WRITTEN EXERCISE: Print each line from the start of the records below up through the line where "const HANDLE_AZIMUTH = 16;" is found, exactly as given.

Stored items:
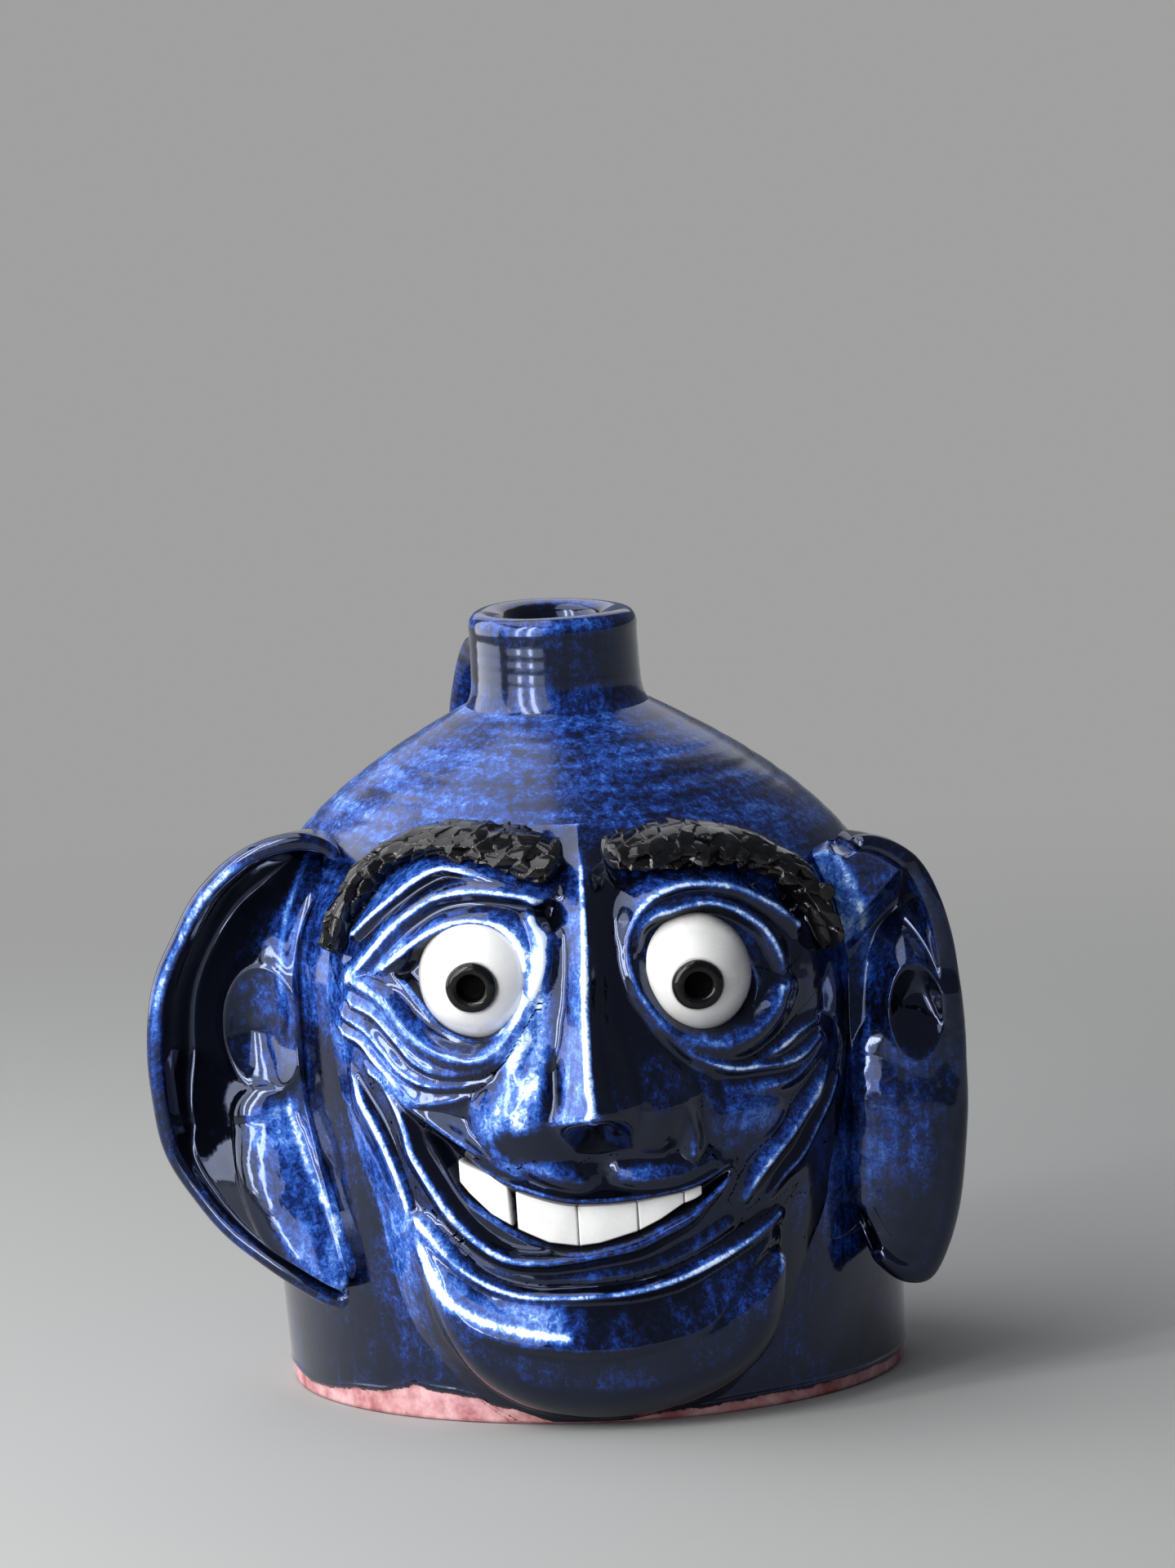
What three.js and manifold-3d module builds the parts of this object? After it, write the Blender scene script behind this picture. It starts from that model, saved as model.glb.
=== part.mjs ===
// A small face jug: a wheel-thrown stoneware jug with a face built from applied pieces of clay.
// Millimetres, +Z up. The origin is the middle of the flat foot and the face looks along -Y.
// The jug is modelled upright and sheared at the end, because it leans a little to the viewer's left.
import * as THREE from "three";
import { mergeVertices } from "three/addons/utils/BufferGeometryUtils.js";
import Module from "manifold-3d";

// Thrown body: foot, belly, domed shoulder, wall and floor
const BODY_HEIGHT = 153.5;
const FOOT_RADIUS = 69.7;
const BELLY_RADIUS = 73;
const BELLY_HEIGHT = 95;
const DOME_POWER = 2.15;
const WALL = 6;
const FLOOR = 7;
const FOOT_BEVEL = 1.2;
const LEAN = 0.0244;

// Neck collar and its mouth
const NECK_RADIUS = 19.2;
const NECK_HEIGHT = 20.5;
const BORE_RADIUS = 10.5;
const LIP_ROUND = 2.6;
const MOUTH_ROUND = 1.4;

// Strap handle behind the neck
const HANDLE_WIDTH = 21;
const HANDLE_THICKNESS = 7;
const HANDLE_DROP = 34;
const HANDLE_AZIMUTH = 16;

// Eyes
const EYE_RADIUS = 14;
const EYE_SINK = 3;
const EYE_SEAT = 3.4;
const PUPIL_RADIUS = 5.6;
const PUPIL_DEPTH = 2.2;
const PUPIL_STAND = 0.9;

// Ears: their thickness, and how deep the cup of each one is
const EAR_THICKNESS = 5.6;
const RIGHT_EAR_CUP = 15;
const LEFT_EAR_CUP = 12;

// How far the applied pieces stand out of the wall
const NOSE_HEIGHT = 19;
const BROW_HEIGHT = 8.5;
const LID_HEIGHT = 7.5;
const LIP_HEIGHT = 8.5;
const FOLD_HEIGHT = 5;
const CHIN_HEIGHT = 13;
const CHEEK_HEIGHT = 6;
const TOOTH_HEIGHT = 6;

// Clearance between neighbouring pieces, and the blunt edge of a laid-on piece
const GAP = 0.45;
const EDGE = 0.5;
const UNDERCUT = 2;

const DOME_RISE = BODY_HEIGHT - BELLY_HEIGHT;
const LATHE_SEGMENTS = 48;
const NECK_SEGMENTS = 40;
const STEEPEST = 3;

// Heights on the face are drawn for a body this tall, and stretch with the body.
const DRAWN_BODY_HEIGHT = 153.5;
const faceHeight = (z) => (z * BODY_HEIGHT) / DRAWN_BODY_HEIGHT;

const wasm = await Module();
wasm.setup();

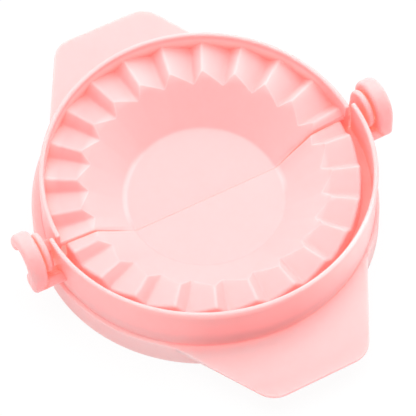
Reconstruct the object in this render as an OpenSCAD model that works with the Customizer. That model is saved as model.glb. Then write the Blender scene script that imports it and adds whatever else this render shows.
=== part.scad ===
// Hand press for half-moon dumplings and empanadas, moulded in one pink plastic.
// Two half-round shells open like a book on one hinge line. Each shell is a shallow bowl
// with a saw-tooth crimping ring round it, a rim wall, a cutting foot and a flat handle.
// The front rim is wider and closes round the back rim, and the crimping teeth mesh.
// +X runs along the hinge line, the front shell lies towards -Y, the table is z = 0.

/* [Pose] */
// Angle at which the parting faces of the two shells meet and stop the press opening
open_angle = 173; // [168:1:180]
// Gap that is left between the parting faces
parting_gap = 0.1; // [0.05:0.05:0.6]

/* [Bowl] */
// Thickness of the moulded walls
wall = 1.3; // [1:0.1:1.8]
// Height of the bowl floor's upper face above the table
floor_z = 8.2; // [7.5:0.1:10]
// Width of the bowl's slope, from the flat floor to the tooth ridges
slope_run = 12.1; // [9:0.1:15]
// Radius of the rounded edge between floor and slope
floor_edge_r = 2.5; // [1:0.1:4]

/* [Crimping ring] */
// Length of the front shell's tooth ridges
ring_width = 6.9; // [5:0.1:9]
// Height of the tooth ridges where they meet the bowl
ridge_z = 17.0; // [16.5:0.1:17.2]
// Upward slope of the ridges towards the rim, in degrees
ridge_rise = 5.5; // [2:0.5:6]
// Width taken off the sharp ridge, measured downwards
ridge_flat = 0.12; // [0.05:0.01:0.3]
// Angle from one tooth to the next
tooth_pitch = 15; // [10:5:20]
// Slope of a tooth's long face
tooth_slope = 19; // [14:1:20]
// Slope of a tooth's short steep face
tooth_riser = 43; // [40:1:60]
// Angle of the front shell's first ridge from the hinge line
front_phase = 6.2; // [5:0.1:7.5]
// Angle of the back shell's first ridge from the hinge line
back_phase = 3.6; // [2.5:0.1:4.5]

/* [Rim] */
// Height of the rim above the table
rim_z = 21.0; // [20:0.1:22]
// Inner radius of the front rim
front_rim_r = 42.0; // [41.5:0.1:44]
// How much the front rim's outside narrows towards the foot
rim_draft = 0.5; // [0:0.1:0.6]
// Play between the front rim and the back rim that closes into it
rim_play = 0.5; // [0.3:0.1:0.8]
// Clear space between the front teeth and the closed back rim
groove_play = 1.1; // [0.6:0.1:1.5]
// Height of the groove floor inside the front rim
groove_z = 11.4; // [10.8:0.1:11.8]

/* [Foot] */
// How far the cutting foot stands out beyond the rim
foot_step = 0.6; // [0.6:0.1:2.5]
// Height of the foot, which is also the height of the handle's upper face
foot_z = 6.8; // [5.5:0.1:7]

/* [Handle] */
// How far the handle reaches out from the foot
handle_length = 15.2; // [10:0.1:26]
// Half the width of the outer edge, measured to the sharp corner
handle_half = 13.3; // [10:0.1:18]
// Angle between the handle's side and the press's front-to-back line
handle_flare = 30; // [20:1:35]
// Radius of the handle's corners
handle_corner_r = 7.1; // [4:0.1:8]
// Thickness of the handle
handle_t = 1.8; // [1.4:0.1:2.5]

/* [Hinge] */
// Height of the hinge axis
hinge_z = 16.8; // [16.8:0.1:17.2]
// Outer radius of the bracket's hook
hook_r = 6.8; // [6.4:0.1:7.5]
// Angle above the level at which the hook ends, behind the hinge line
hook_end = 8; // [0:1:30]
// Thickness of the hook along the hinge line
hook_t = 4.3; // [3:0.1:5]
// Width of the bracket's post and web, front to back
post_w = 5.1; // [4.5:0.1:5.3]
// Height of the web's underside
web_z = 10.2; // [9:0.1:10.3]
// Thickness of the web that joins the bracket to the front rim
web_t = 1.4; // [1.2:0.1:1.5]
// Radius of the web's round front edge
web_edge_r = 1.5; // [1:0.1:1.6]
// Radius of the ear's round head
ear_r = 5.1; // [4.5:0.1:5.2]
// Thickness of the ear
ear_t = 1.8; // [1.5:0.1:2.5]
// Clear space between the front rim and the ear
ear_gap = 1.3; // [0.3:0.1:1.6]
// Sideways play between the ear and the hook
ear_play = 0.4; // [0.3:0.1:0.6]
// Distance from the hinge line to the front of the ear's root
ear_root_front = 1.6; // [1.4:0.1:2]
// Distance from the hinge line to the back of the ear's root
ear_root_back = 5.1; // [4.7:0.1:6.5]
// Height of the top of the ear's root, which passes over the front rim as the press closes
ear_root_z = 12.3; // [11:0.1:12.4]
// Radius of the hinge pin
pin_r = 3.2; // [2:0.1:3.4]
// Running clearance of the pin in the hook, on the radius
pin_play = 0.08; // [0.03:0.01:0.1]

/* [Hidden] */
$fn = 96;
lip_fn = 32;
pink = [0.98, 0.76, 0.76];
shade = [0.96, 0.70, 0.71];

// Rims, from the inside out
back_rim_r = front_rim_r - rim_play - wall;
front_ring_r = back_rim_r - groove_play;
front_rim_top_r = front_rim_r + wall;
front_rim_foot_r = front_rim_top_r - rim_draft;
lip_r = wall / 2;

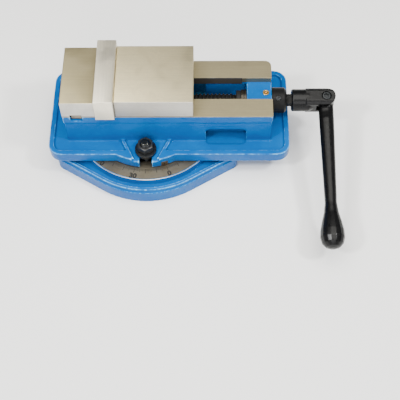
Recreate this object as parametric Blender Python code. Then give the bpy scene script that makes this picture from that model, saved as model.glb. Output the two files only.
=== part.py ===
"""A machine vise on a graduated swivel base, with its crank handle on the screw.

The frame is metres with +Z up. The origin is the swivel axis at the underside of the base, +X runs along
the vise towards the handle, and -Y is the operator's side. The jaws are closed.
"""

import math

import bmesh
import bpy
from mathutils import Matrix, Vector

# Fits between pieces
GAP = 0.0004  # between faces that rest or slide on each other
BOLT_GAP = 0.0005  # around a bolt in its hole
MERGE = 2e-6  # points this close are one point
OVERSHOOT = 0.004  # how far a cutter runs past the face that it opens

# Facets of round pieces
FINE_STEPS = 72  # base rings
ROUND_STEPS = 32  # shafts, collars and bores
SMALL_STEPS = 20  # bolts and small holes

# Swivel base
BASE_MARGIN = 0.013  # from the dial out to the base's round side
BASE_EAR_LENGTH = 0.010  # of a hold-down ear past the round side
BASE_FLANK_ANGLE = math.radians(31.5)  # between an ear's straight flank and the X axis
BASE_EAR_CORNER = 0.010
BASE_SIDE_HEIGHT = 0.0205
BASE_RIM_HEIGHT = 0.0255
BASE_RIM_WIDTH = 0.0065
BASE_TROUGH_HEIGHT = 0.0220
DIAL_MARGIN = 0.037  # from the bolt circle out to the dial's edge
DIAL_HEIGHT = 0.033
BASE_RELIEF_DEPTH = 0.003
BASE_RELIEF_INNER = 0.030
BASE_RELIEF_MARGIN = 0.009  # inside the dial's radius
KEYWAY_WIDTH = 0.014
KEYWAY_DEPTH = 0.005
KEYWAY_END_MARGIN = 0.004  # left closed at the base's front and back
KEY_SCREW_RADIUS = 0.0026
KEY_SCREW_DEPTH = 0.009
HOLD_DOWN_SLOT_WIDTH = 0.0145
HOLD_DOWN_SLOT_MARGIN = 0.012  # from the centre of the slot's round end to the end of the ear

# Swivel clamp bolts in the base's ring slot
SWIVEL_BOLT_OFFSET = 0.015  # from the body's side out to the bolt
SWIVEL_BOLT_RADIUS = 0.006
SWIVEL_BOLT_LENGTH = 0.0545  # from the underside of the head's top face to the end
SWIVEL_BOLT_HEAD = 0.022
SWIVEL_BOLT_HEAD_HEIGHT = 0.008
SLOT_LIP = 0.013  # depth of the narrow part of the ring slot
SLOT_SIDE_CLEARANCE = 0.0020
SLOT_HEAD_CLEARANCE = 0.002
WASHER_RADIUS = 0.014
WASHER_THICKNESS = 0.0045
NUT_FLATS = 0.019
NUT_HEIGHT = 0.0105
NUT_CHAMFER = 0.0012

# Pivot pin between base and bed
PIVOT_RADIUS = 0.014
PIVOT_DEPTH = 0.022  # in the base
PIVOT_REACH = 0.009  # in the bed

# Bed casting
BODY_LEFT = -0.103  # the fixed jaw's outer end
BED_LIP_LEFT = 0.0238  # how far the bed plate stands out past the body
BED_LIP_RIGHT = 0.0239
BED_LIP_SIDE = 0.0235
BED_CORNER = 0.017
BED_FLOOR_THICKNESS = 0.0126
BED_RIM_HEIGHT = 0.0035
BED_RIM_WIDTH = 0.007
BED_LUG_MARGIN = 0.0185  # from the bolt circle out to the lug's round end
DAM_WIDTH = 0.0047
DAM_WALL_X = 0.030
DAM_FRONT_X = 0.0150
BODY_HEIGHT = 0.0530  # from the plate's floor to the top of the rails
WALL_RELIEF = 0.0008
WALL_THICKNESS = 0.0122
RAIL_DEPTH = 0.0126
RAIL_GAP = 0.034
RAIL_END_CORNER_BACK = 0.008
RAIL_END_CORNER_FRONT = 0.0025
CAVITY_FLOOR_EDGE = 0.0032  # above the plate's floor, at the walls
CAVITY_FLOOR_PEAK = 0.0080  # above the plate's floor, under the screw
SUPPORT_LENGTH = 0.032
SUPPORT_DROP = 0.0096  # from the rails down to the top of the screw support
WINDOW_LENGTH = 0.052
WINDOW_HEIGHT = 0.0235
WINDOW_CORNER = 0.005
WINDOW_SCOOP_REACH = 0.0045  # past the body's side
WINDOW_SCOOP_DEPTH = 0.0016  # below the plate's floor

# Jaws
JAW_WIDTH = 0.100
JAW_PLATE_OVERHANG = 0.005
JAW_PLATE_THICKNESS = 0.012
JAW_PLATE_RISE = 0.006  # above the jaws
JAW_HEIGHT = 0.0298
FIXED_JAW_DROP = 0.0025  # of the fixed jaw's top below the movable jaw's
JAW_OPENING = 0.100
FIXED_JAW_LENGTH = 0.0422
MOVABLE_JAW_LENGTH = 0.098
END_MARGIN = 0.0005  # rail left past the movable jaw at full opening
JAW_EDGE = 0.0006
CROSS_KEY_WIDTH = 0.0140
CROSS_KEY_HEIGHT = 0.0115
CROSS_KEY_ABOVE_RAIL = 0.0031
CROSS_KEY_FROM_END = 0.0105
CROSS_KEY_RECESS = 0.003
JAW_BOLT_RADIUS = 0.005
JAW_BOLT_GRIP = 0.0205  # of the bed, between the bolt's seat and the rail top
JAW_BOLT_ENTRY = 0.014  # thread in the fixed jaw
JAW_BOLT_FROM_PLATE = 0.0092
JAW_BOLT_SPREAD = 0.028
PLATE_SCREW_RADIUS = 0.004
PLATE_SCREW_SPREAD_SHARE = 0.6  # of the jaws' width
PLATE_SCREW_ENTRY = 0.014
CAP_HEAD_RATIO = 1.6  # head radius over shank radius of a socket cap screw
KEEL_DEPTH = 0.0085
KEEL_BACK_LENGTH = 0.012
HORN_CLEARANCE = 0.002
KEEL_BACK_MARGIN = 0.012  # from the movable jaw's end
JAW_ROOF = 0.008

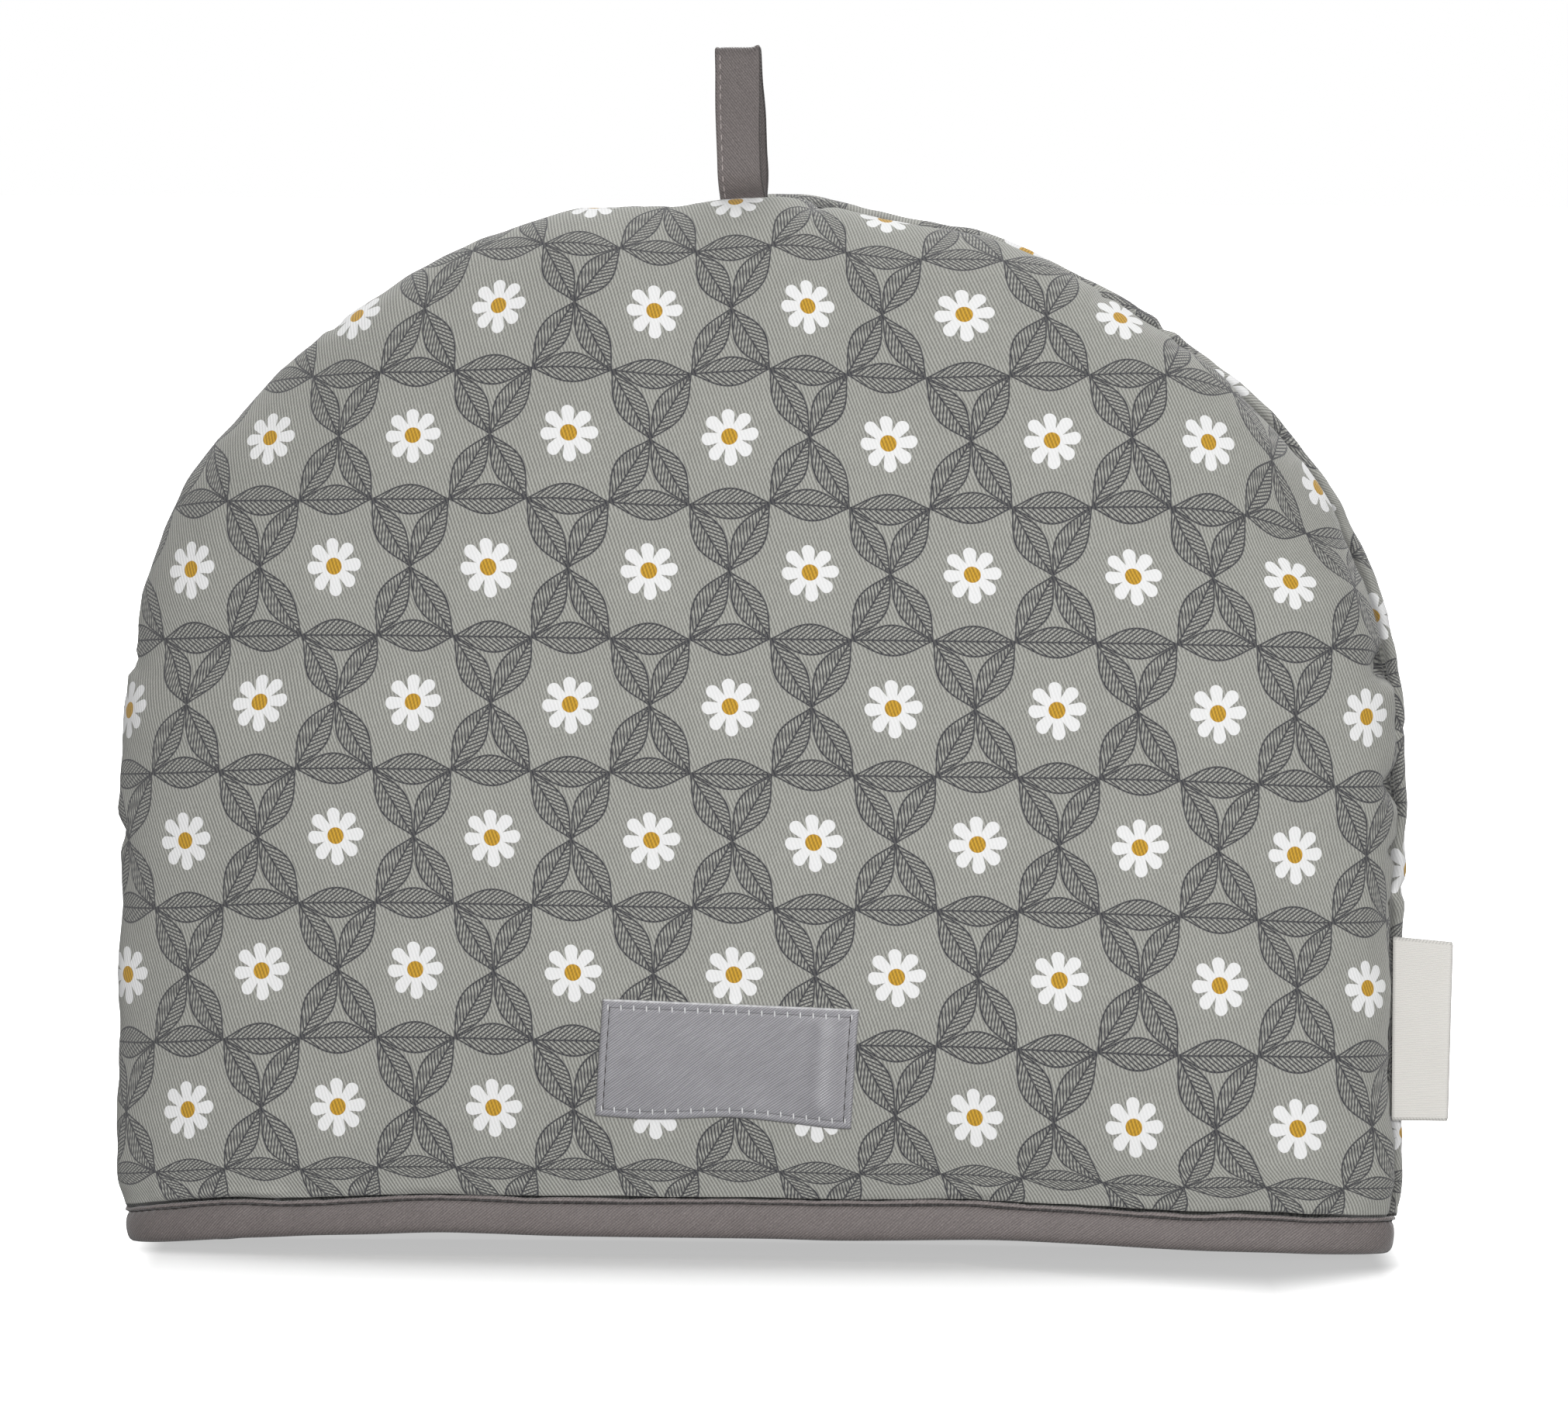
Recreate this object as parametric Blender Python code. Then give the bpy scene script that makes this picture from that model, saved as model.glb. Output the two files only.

TASK OUTPUT:
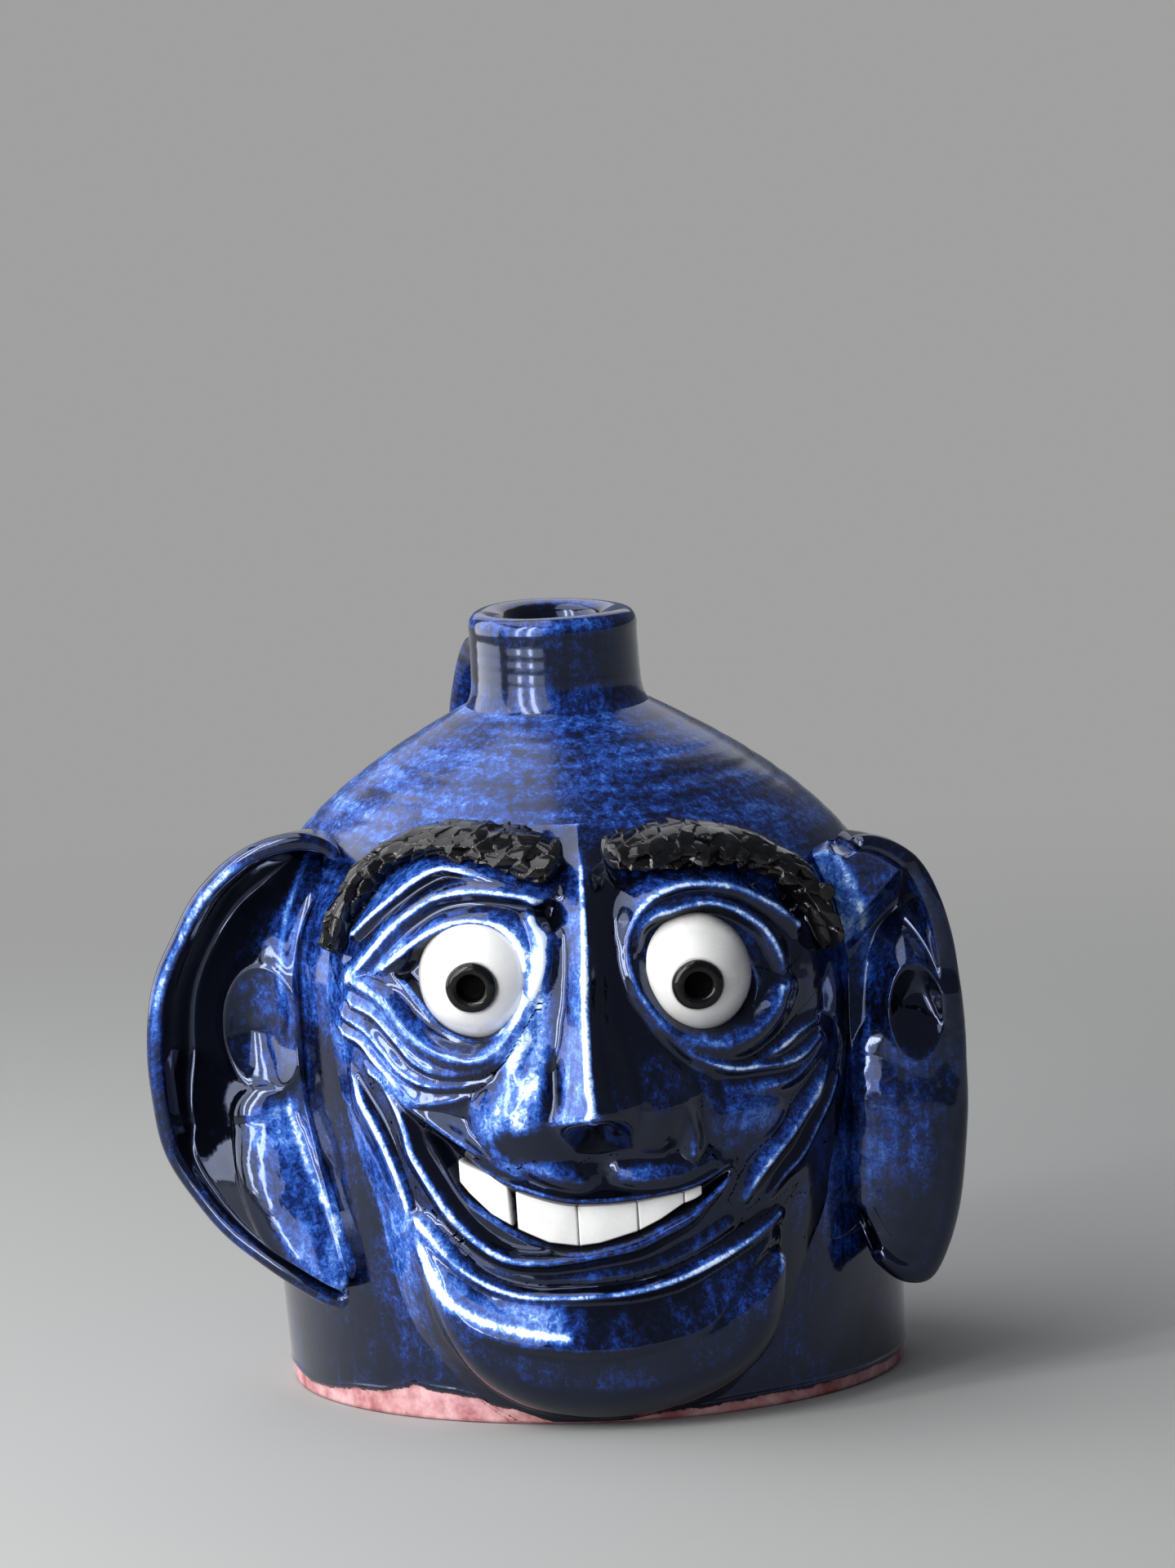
What three.js and manifold-3d module builds the parts of this object? After it, write the Blender scene script behind this picture. It starts from that model, saved as model.glb.
=== part.mjs ===
// A small face jug: a wheel-thrown stoneware jug with a face built from applied pieces of clay.
// Millimetres, +Z up. The origin is the middle of the flat foot and the face looks along -Y.
// The jug is modelled upright and sheared at the end, because it leans a little to the viewer's left.
import * as THREE from "three";
import { mergeVertices } from "three/addons/utils/BufferGeometryUtils.js";
import Module from "manifold-3d";

// Thrown body: foot, belly, domed shoulder, wall and floor
const BODY_HEIGHT = 153.5;
const FOOT_RADIUS = 69.7;
const BELLY_RADIUS = 73;
const BELLY_HEIGHT = 95;
const DOME_POWER = 2.15;
const WALL = 6;
const FLOOR = 7;
const FOOT_BEVEL = 1.2;
const LEAN = 0.0244;

// Neck collar and its mouth
const NECK_RADIUS = 19.2;
const NECK_HEIGHT = 20.5;
const BORE_RADIUS = 10.5;
const LIP_ROUND = 2.6;
const MOUTH_ROUND = 1.4;

// Strap handle behind the neck
const HANDLE_WIDTH = 21;
const HANDLE_THICKNESS = 7;
const HANDLE_DROP = 34;
const HANDLE_AZIMUTH = 16;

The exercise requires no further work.